2008/13426 sayılı BKK ekli Kararnamenin 2 nci maddesinde ise KDV Kanununun 30 uncu
maddesinin b bendine göre binek otomobillerin alımında yüklenilen KDV'yi indirim hakkı bulunan
mükelleflerin, kiralamak veya çeşitli şekillerde işletmek üzere iktisap ettikleri ve 31/12/2007 tarihi
itibarıyla aktiflerinde veya envanterlerinde bulunan binek otomobillerinin iktisap tarihinden
itibaren 2 yıl geçtikten sonra teslime konu olması halinde bu teslimde % 1 oranında KDV
uygulanacağı ifade edilmiştir.
Ayrıca, 60 No.lu KDV Sirkülerinde kullanılmış araç satışında uygulanması gereken KDV
oranı ve binek otomobillerin alımında ödenen KDV nin indirim konusu yapılıp yapılamayacağı
hakkında gerekli açıklamalar yapılmıştır.
Buna göre,
1- Başkasına ait binek otomobillerinin satışına aracılık edilmesi halinde teslim satıcı ile alıcı
arasında gerçekleşmektedir. Bu durumda aracılık hizmeti KDV ye tabi olup komisyon bedeli
üzerinden % 18 oranında KDV hesaplanacaktır. Binek otomobillerinin noter satış sözleşmesi ile
satın alınıp daha sonra satılması halinde, yapılan bu iş satışa aracılık değil araç teslimi olarak
değerlendirilecek ve araç satış bedeli üzerinden %1 oranında KDV hesaplanacaktır.

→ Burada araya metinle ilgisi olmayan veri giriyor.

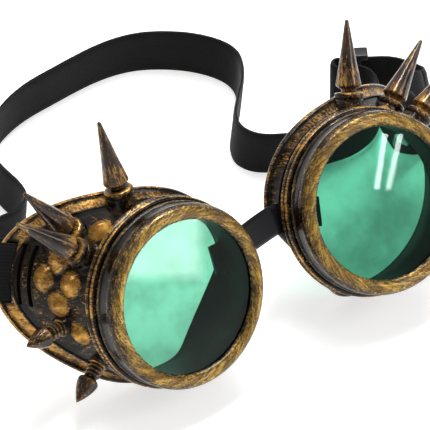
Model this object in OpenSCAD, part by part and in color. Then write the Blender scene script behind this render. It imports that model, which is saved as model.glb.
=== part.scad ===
/* [Resting pose] */
// Distance between the two lens axes at the front
lens_spacing = 78; // [74:0.5:90]
// Lean of the left cup's axis above the table
left_lean = 23.7; // [15:0.1:40]
// Lean of the right cup's axis above the table
right_lean = 32; // [15:0.1:40]
// Turn of the left cup's axis towards the nose
left_toe = 5.7; // [0:0.1:8]
// Turn of the right cup's axis towards the nose
right_toe = 0.2; // [0:0.1:8]
// Roll of the left cup about its axis, temple side up
left_roll = 7.2; // [-8:0.1:8]
// Roll of the right cup about its axis, temple side up
right_roll = -7.2; // [-8:0.1:8]

/* [Lens and ring] */
// Diameter of the clear opening in the ring's front
opening_d = 51; // [47:0.5:52]
// Diameter of the tinted lens
lens_d = 54.8; // [53.5:0.1:55]
// Thickness of the tinted lens
lens_t = 2; // [1.5:0.1:3]
// Gap round the lens edge
lens_gap = 0.4; // [0.3:0.05:0.6]
// Outer diameter of the ring
ring_d = 61.4; // [60.6:0.1:62]
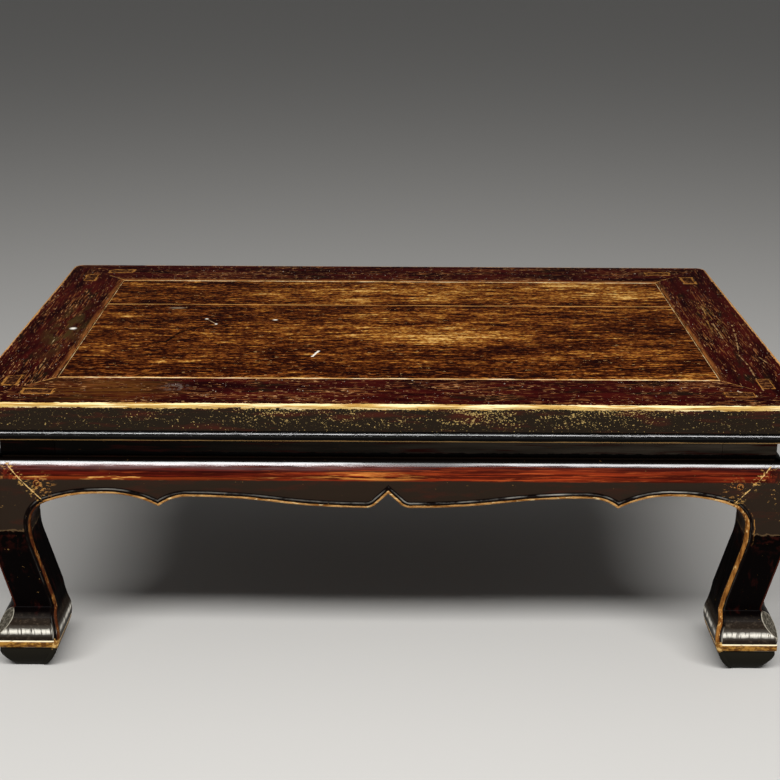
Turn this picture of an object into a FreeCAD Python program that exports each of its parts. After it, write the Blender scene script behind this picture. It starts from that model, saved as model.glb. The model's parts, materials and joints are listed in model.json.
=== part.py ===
"""Kang table: a low lacquered table with a waist, a bulging scalloped apron and hoof-footed legs.

The frame of the top is four mitred rails round a floating panel of two boards, which three dovetailed
battens hold flat. Four legs carry it. Each leg is sawn from one square billet to the same outline seen
from the front and from the side, and ends in two tenons that pass up through the frame and show on the
top. Below the frame, thin waist boards run from leg to leg, and the aprons hang under them: an apron's
mitred end laps over the head of the leg, slides down on a dovetail key and is pinned with a whittled peg.

Millimetres. +Z is up, the front is towards -Y, and the origin is on the floor under the table's middle.
Edge pieces are drawn in edge coordinates: x along the edge, y inwards from the outermost face, z up.
A leg is drawn in corner coordinates: x and y inwards from the two outermost faces of the front left corner.
"""

import FreeCAD
import Part

import os
from math import cos, radians, sin

# The table as a whole
LENGTH = 950.0
DEPTH = 620.0
HEIGHT = 342.0

# Frame of the top
RAIL_WIDTH = 88.0
RAIL_THICK = 46.0
CORNER_RADIUS = 14.0  # of the top's corners, seen from above
TOP_ROUNDING = 4.0
FASCIA_SLANT = 2.6  # the fascia leans in by this much above the bead
BEAD_HEIGHT = 11.5
BEAD_QUIRK = 4.0  # inset of the sharp corner between fascia and bead
QUIRK_HEIGHT = 1.0
BEAD_SWELL = 0.3  # inset of the bead's fullest point
BEAD_ROOT = 4.2  # inset at which the bead meets the underside
ARRIS_BEVEL = 0.8  # both edges of the line between rail and panel
MITRE_TENON_WIDTH = (16.0, 54.0)
MITRE_TENON_THICK = 14.0
MITRE_TENON_END = 12.0  # the blind tenon stops this far inside the end rail's face

# Panel, seam and battens
PANEL_SUNK = 0.6
PANEL_THICK = 12.0
PANEL_TONGUE = 8.0
TONGUE_THICK = 6.0
TONGUE_CLEAR = 2.0  # room for the panel to swell
PANEL_GAP = 0.4
PANEL_BEVEL = 0.4
SEAM_FROM_FRONT = 404.0
SEAM_TONGUE = 5.0
SEAM_TONGUE_THICK = 3.5
SEAM_TONGUE_UP = 4.0
BATTEN_OFFSETS = {"left": -250.0, "centre": 0.0, "right": 250.0}
BATTEN_WIDTH = 34.0
BATTEN_DEPTH = 26.0
BATTEN_NECK = 28.0
BATTEN_FACE = 33.0  # width of the dovetail inside the panel
BATTEN_KEY = 4.0  # how far the dovetail enters the panel
BATTEN_TENON = 18.0
BATTEN_TENON_WIDTH = 22.0
BATTEN_TENON_THICK = 12.0
BATTEN_CLEAR = 0.3

# Waist
WAIST_INSET = 31.0
WAIST_HEIGHT = 28.0
WAIST_THICK = 12.0
WAIST_TONGUE = 5.0
WAIST_TONGUE_THICK = 5.0
WAIST_CLEAR = 0.2
WAIST_SHOULDER = 4.0  # above and below an end tongue

# Outer profile that aprons and legs share, from the waist down: inset from the top's edge
BULGE_INSET = 13.0
SHOULDER_RADIUS = 11.0
SHOULDER_TURN = 48.0  # degrees that the tight shoulder turns before the long curve takes over
BULGE_FOOT_Z = 190.0  # the face is upright down to here
LEG_LEAN = 10.5  # degrees that the shank leans in
SHANK_RADIUS = 190.0

# Hoof
ANKLE_Z = 74.3
ANKLE_INSET = 30.5
ANKLE_REACH = 2.0  # the hollow of the ankle begins this far above its middle
HOOF_INSET = 13.0
HOOF_ROUND_Z = 47.5  # the hoof stands upright from its band up to here, and rounds in above
HOOF_RADIUS = 28.0
HOOF_TURN = 65.0  # degrees that the hoof's upper curve rises
HOOF_BAND_Z = 28.0  # the band's lower edge
LEAF_FOOT_Z = 44.5  # lower tip of the leaf-shaped facet
LEAF_WIDTH = 40.0
SOLE_INSET = 24.0
SOLE_SWELL = (16.4, 10.5)
CUP_CENTRE = 45.0  # the hoof's outer corner is rounded about this inset, tighter towards the floor
CUP_ROUND = ((45.2, 30.0), (38.2, 14.0), (24.0, 0.0))  # distance from that centre, height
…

2- Kullanılmış binek otomobillerin satın alınıp işletme adına kayıt ve tescil ettirildikten sonra
satışa sunulmasında alış sırasında satıcının durumuna bağlı olarak % 1 veya % 18 olarak ödenen
KDV nin indirim konusu yapılması mümkün olmayıp gider veya maliyet olarak dikkate alınması
gerekmektedir.
Bilgi edinilmesini rica ederim.
(*) Bu Özelge 213 sayılı Vergi Usul Kanununun 413.maddesine dayanılarak verilmiştir.
(**) İnceleme, yargı ya da uzlaşmada olduğu halde bu konuya ilişkin olarak yanlış bilgi verilmiş ise
bu özelge geçersizdir.
(***) Talebiniz üzerine tayin edilmiş olan bu özelgeye uygun işlem yapmanız hâlinde, bu fiilleriniz
dolayısıyla vergi tarh edilmesi icap ederse, tarafınıza vergi cezası kesilmeyecek ve tarh edilen vergi
için gecikme faizi hesaplanmayacaktır.